If you get these from Part-I: $$(a,b),(c,d),(e,f),(f,e),(d,c),(b,a)$$ and if you get these from Part-II: $$(a^2,b^2),(g^2,h^2),(c^2,i^2),(i^2,c^2),(h^2,g^2),(b^2,a^2)$$

then the solution must be (a,b).

The reason is: Part-I satisfies $x+y=c1$, and Part-II satisfies $x^2+y^2=c2$. Given that x>=0 & y>=0, there is only one solution that satisfies these conditions (two solutions if you consider duplicates).

Number of tests required for $2^5$ wines with 2 poisons = $2*5 + 2*(2*5)$ = 30.
Number of tests required for $2^n$ wines with 2 poisons = $2*n$ + $2*(2*n)$ = $6n$.


2 Answers 2


If $$a+b=c+d$$ and $$a^2+b^2=c^2+d^2$$ then $a=c$ and $b=d$ is not always true. Let $$a=1\quad b=2 \quad c=2 \quad d=1$$ and note that $a\neq c$ and $b\neq d$.

So your test may work, but not for the reason you specified. For example, let there be $4$ wines labelled $0,1,2,3$ and let the wines $0,3$ be poisoned. In binary this is $(00,11)$. Your first test yields the solutions $$00,11\quad 01,10$$ Squaring, we have the wines labelled $0,1,4,9$ with the wines $0,9$ poisoned.
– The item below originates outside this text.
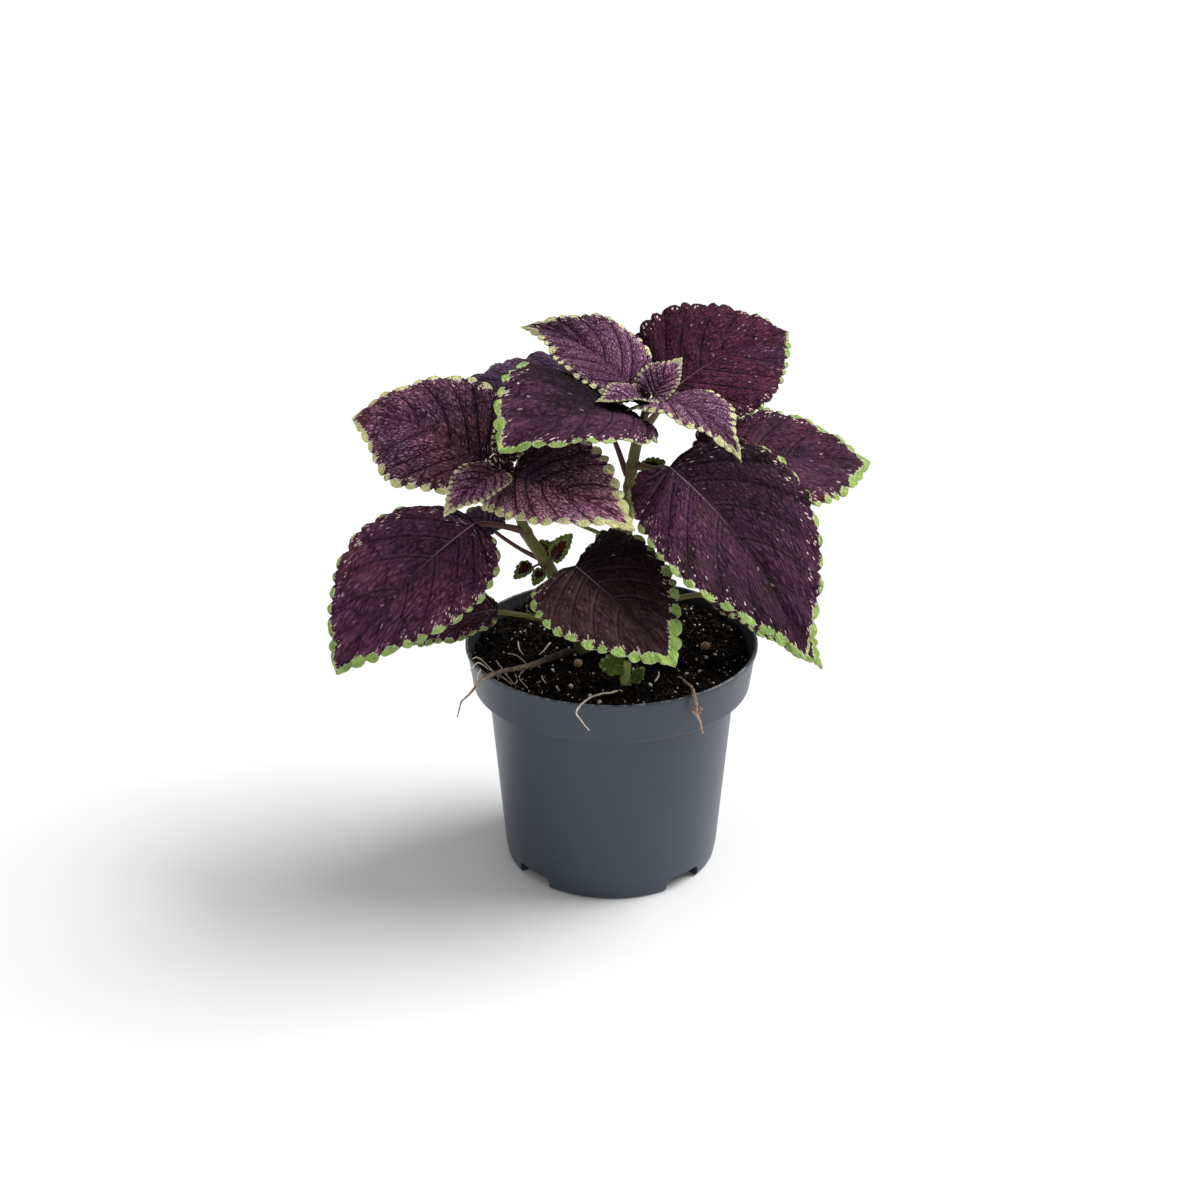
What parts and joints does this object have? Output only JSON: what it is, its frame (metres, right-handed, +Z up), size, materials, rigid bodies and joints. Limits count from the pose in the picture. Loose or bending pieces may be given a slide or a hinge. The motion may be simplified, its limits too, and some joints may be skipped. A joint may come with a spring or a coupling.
{
  "type": "potted coleus",
  "caption": "Leafy two-stemmed bedding plant with toothed, veined leaves, growing in soil in a round tapered nursery pot with a wide collar.",
  "frame": {"origin": "on the pot's axis, in the plane of the flat underside that it stands on", "axes": "+Z up along the pot's axis; +X to the side where the single widest leaf reaches; +Y to the back, away from the front leaves"},
  "size_m": [0.2158, 0.1365, 0.2287],
  "materials": {
    "blade": "deep burgundy leaf with a green toothed edge, softly glossy",
    "young_blade": "purple-pink quilted young leaf with a pale edge, softly glossy",
    "shaded_blade": "dark bluish purple leaf with a green edge, softly glossy",
    "stem": "smooth olive green with brown at the nodes",
    "sprout": "pale fresh green, matte",
    "root": "dull brown",
    "fine_root": "off-white, matte",
    "bead": "tan, matte",
    "soil": "near-black damp peat with pale specks",
    "pot": "slate grey, satin"
  },
  "bodies": {
    "root": {"stem_right": "stem", "stem_left": "stem", "leaf_apex_right": "young_blade", "leaf_apex_left": "young_blade", "bud_leaf_right_back": "young_blade", "bud_leaf_right_front": "young_blade", "leaf_top_left": "young_blade", "leaf_top_front": "young_blade", "leaf_back_right": "blade", "leaf_front_left": "blade", "leaf_back_left": "shaded_blade", "leaf_right_large": "blade", "leaf_node_small": "shaded_blade", "leaf_right_back": "blade", "leaf_inner_hidden": "shaded_blade", "leaf_right_base": "blade", "leaf_left_base": "blade", "bud_leaf_left_back": "young_blade", "bud_leaf_left_front": "young_blade", "leaf_left_small": "young_blade", "leaf_left_back": "young_blade", "leaf_left_upper": "blade", "leaf_left_inner": "young_blade", "leaf_left_lower": "blade", "leaf_left_shaded": "shaded_blade", "leaf_front_centre": "blade", "leaf_shaded_base": "shaded_blade", "shoot_leaf_front": "young_blade", "shoot_leaf_back": "shaded_blade", "shoot_leaf_left": "shaded_blade", "shoot_leaf_low": "young_blade", "sprout_stem": "sprout", "sprout_leaf_left": "sprout", "sprout_leaf_right": "sprout", "sprout_leaf_low": "sprout", "root_left": "root", "root_front": "fine_root", "root_right": "root", "feed_bead_1": "bead", "feed_bead_2": "bead", "feed_bead_3": "bead", "feed_bead_4": "bead", "soil": "soil", "pot": "pot"}
  },
  "joints": []
}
In binary this is $(0000,1001)$. Your second test yields the solutions $$0000,1001\quad 0001,1000$$ which is $0,9$ and $1,8$. The last pairs are not perfect squares, yielding the solution $0,9$.

Squaring uniquely identifies which solution is correct because only two pairs of integers can satisfy $x+y=k_1$ and $x^2+y^2=k_2$, as these are the equations of a line and circle and can only intersect at two points. The two pairs are always mirrored solutions $(a,b)$ and $(b,a)$. These are the same two poisoned wines, so the test works.
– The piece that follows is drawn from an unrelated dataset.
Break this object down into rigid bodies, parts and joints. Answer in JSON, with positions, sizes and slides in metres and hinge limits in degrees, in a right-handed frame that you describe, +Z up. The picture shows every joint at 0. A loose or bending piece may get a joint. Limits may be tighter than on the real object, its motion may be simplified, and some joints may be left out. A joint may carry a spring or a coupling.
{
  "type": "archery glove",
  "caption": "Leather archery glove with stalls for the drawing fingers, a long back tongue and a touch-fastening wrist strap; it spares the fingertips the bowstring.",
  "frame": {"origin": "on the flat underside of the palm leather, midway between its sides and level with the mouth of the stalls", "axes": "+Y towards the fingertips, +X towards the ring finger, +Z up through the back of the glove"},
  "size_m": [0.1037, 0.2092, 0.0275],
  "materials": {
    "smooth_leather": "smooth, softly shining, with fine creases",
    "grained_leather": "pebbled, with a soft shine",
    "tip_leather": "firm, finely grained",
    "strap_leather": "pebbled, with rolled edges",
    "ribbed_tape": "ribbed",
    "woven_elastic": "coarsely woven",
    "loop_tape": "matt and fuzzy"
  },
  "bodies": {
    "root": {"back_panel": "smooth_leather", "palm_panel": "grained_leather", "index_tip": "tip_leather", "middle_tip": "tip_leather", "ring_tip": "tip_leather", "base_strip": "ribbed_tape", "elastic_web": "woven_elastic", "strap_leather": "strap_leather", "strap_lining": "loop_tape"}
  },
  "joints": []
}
  • $\begingroup$ I agree that mirrored/duplicate/flipped solutions of the kind (a,b), (b,a) lead to cancelling out zeroes on both sides, thus the absurdity. 1+2=2+1 => 1-1=2-2 and 1^2+2^2=2^2+1^2 => 1^2-1^2=2^2-2^2 => (1+1)(1-1)=(2+2)(2-2) => 2=4 Observe that, we strike off such cases in Part-I. May be I should have said, "Only consider solutions (a,b) where a<b"? Or does this problem completely invalidates my solution? $\endgroup$
    – blackpen
    Nov 21, 2015 at 14:06
  • 1
    $\begingroup$ Mirrored solutions are the only type of solutions for these two equations. Note that $x+y=k_1$ is a line and $x^2+y^2=k_2$ is a circle, which can only intersect at two real points corresponding to $(a,b)$ and $(b,a)$. I've updated the answer to further illustrate why your method does not work. $\endgroup$ Nov 21, 2015 at 14:43
  • $\begingroup$ @cheesystuff, Nice observation (circle & line)! I am fighting with formatting my comment. Observe that when (0,3) are the poisons, Part-I gives test outcome as (0|1)-(0|1) that results into pairs of probable solutions (both binary/decimal included for clarity): $$(00,11)=(0,3)$$ $$(01,10)=(1,2)$$ Part-II gives the outcome as (0|1)-0-0-(0|1) that results into following pairs of probable solutions: $$(0000,1001)=(0,9)$$ $$(0001,1000)=(1,8)$$ The above ones have constant sums (=9). It is the very nature of the test that produces the constant sums. Does that look reasonable? $\endgroup$
    – blackpen
    Nov 21, 2015 at 15:40
  • $\begingroup$ Sorry I made an error. I will try to update my post with another example later. $\endgroup$ Nov 21, 2015 at 19:32
  • $\begingroup$ So your explantion was wrong, but the part about the circle and line explains why your test works. $\endgroup$ Nov 21, 2015 at 23:09

I have a solution that uses just 28 slaves. The idea is to use a 28x1000 2-separable testing matrix $M$, where $M_{ij}$ is 1 if slave i drinks bottle j and 0 if he doesn't drink it. A matrix is 2-separable if the boolean OR of any of its two columns is unique. You can read more about such matrices here: https://en.wikipedia.org/wiki/Disjunct_matrix

You can find the actual matrix $M$ here: https://pastebin.com/4yDd1XvG

I plan to write a short report describing the method I used to find $M$.